» WRITTEN REQUEST
Read the lines below and count those that have the word "copy". Respond with the number only.

# RECORDED INFORMATION start

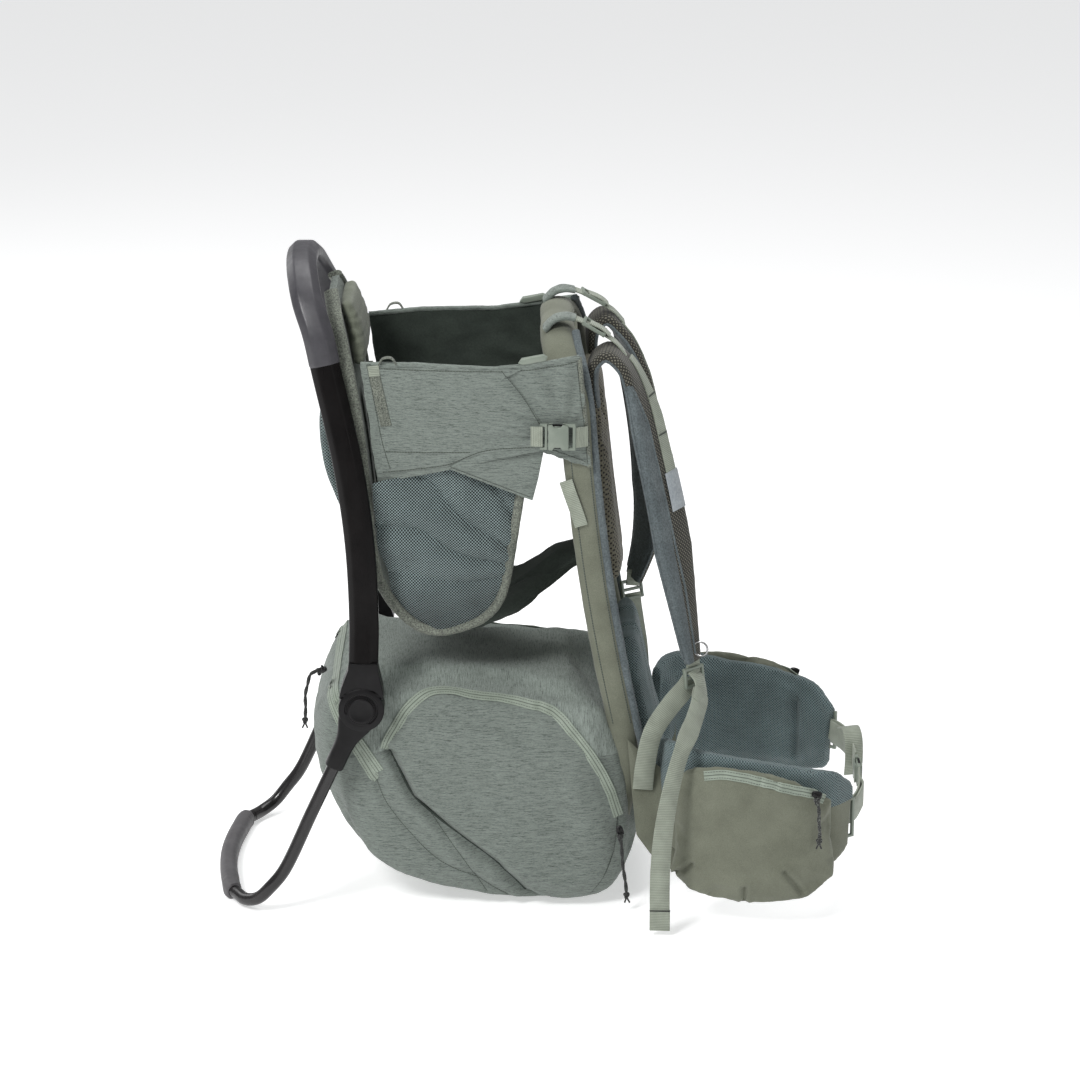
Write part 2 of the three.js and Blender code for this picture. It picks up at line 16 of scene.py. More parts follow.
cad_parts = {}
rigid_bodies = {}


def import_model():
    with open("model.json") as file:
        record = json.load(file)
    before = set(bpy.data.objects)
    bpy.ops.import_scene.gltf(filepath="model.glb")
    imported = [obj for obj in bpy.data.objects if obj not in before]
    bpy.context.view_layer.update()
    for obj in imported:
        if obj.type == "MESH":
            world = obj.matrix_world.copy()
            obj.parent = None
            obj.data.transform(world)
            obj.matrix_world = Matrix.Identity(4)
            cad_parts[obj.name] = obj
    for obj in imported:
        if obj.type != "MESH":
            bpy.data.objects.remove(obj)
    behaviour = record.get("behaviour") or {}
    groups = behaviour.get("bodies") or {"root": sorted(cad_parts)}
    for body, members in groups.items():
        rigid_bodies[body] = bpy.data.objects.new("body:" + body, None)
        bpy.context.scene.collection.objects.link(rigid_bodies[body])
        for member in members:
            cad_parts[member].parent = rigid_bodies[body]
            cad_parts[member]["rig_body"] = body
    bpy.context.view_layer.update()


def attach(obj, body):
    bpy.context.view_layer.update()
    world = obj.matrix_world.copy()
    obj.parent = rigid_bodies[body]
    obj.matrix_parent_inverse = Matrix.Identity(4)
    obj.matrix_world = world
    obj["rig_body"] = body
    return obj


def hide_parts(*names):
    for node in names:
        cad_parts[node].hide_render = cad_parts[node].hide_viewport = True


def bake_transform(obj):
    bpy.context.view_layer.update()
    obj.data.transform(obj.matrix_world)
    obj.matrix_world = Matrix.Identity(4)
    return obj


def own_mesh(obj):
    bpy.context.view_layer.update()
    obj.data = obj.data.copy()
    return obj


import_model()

MM = 0.001
X = Vector((1, 0, 0))
Y = Vector((0, 1, 0))
Z = Vector((0, 0, 1))


def V(x, y, z):
    return Vector((x, y, z))


def lerp(a, b, t):
    return a + (b - a) * t


def along(table, at):
    """Reads a value off rows of (position, value), in a straight line between rows."""
    rows = sorted(table)
    return float(np.interp(at, [r[0] for r in rows], [r[1] for r in rows]))


def eased(table, at, reach=0.07):
    """The same, with the corners between rows rounded off over reach."""
    return sum(along(table, at + reach * k / 4) for k in range(-4, 5)) / 9


# ---- camera, light and floor -------------------------------------------------------------------
CAMERA_ELEVATION = math.radians(18.5)
CAMERA_DISTANCE = 4.8
CAMERA_AIM = 0.436

camera = bpy.data.objects.new("camera", bpy.data.cameras.new("camera"))
camera.data.lens = 128
camera.data.clip_end = 50
camera.location = (
    0,
    -CAMERA_DISTANCE * math.cos(CAMERA_ELEVATION),
    CAMERA_AIM + CAMERA_DISTANCE * math.sin(CAMERA_ELEVATION),
)
camera.rotation_euler = (math.pi / 2 - CAMERA_ELEVATION, 0, 0)
bpy.context.scene.collection.objects.link(camera)
bpy.context.scene.camera = camera
bpy.context.scene.view_settings.view_transform = "Standard"

world = bpy.data.worlds.new("studio")
world.use_nodes = True
world.node_tree.nodes["Background"].inputs["Color"].default_value = (0.97, 0.985, 1.0, 1)
world.node_tree.nodes["Background"].inputs["Strength"].default_value = 0.36
bpy.context.scene.world = world


def softbox(name, place, aim, size, power):
    """A rectangular lamp that faces aim."""
    lamp = bpy.data.lights.new(name, "AREA")
    lamp.shape = "RECTANGLE"
    lamp.size, lamp.size_y = size
    lamp.energy = power
    box = bpy.data.objects.new(name, lamp)
    box.location = place
    box.rotation_euler = (Vector(aim) - Vector(place)).to_track_quat("-Z", "Y").to_euler()
    bpy.context.scene.collection.objects.link(box)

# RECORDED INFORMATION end

» SOLUTION FOR THIS EXERCISE
3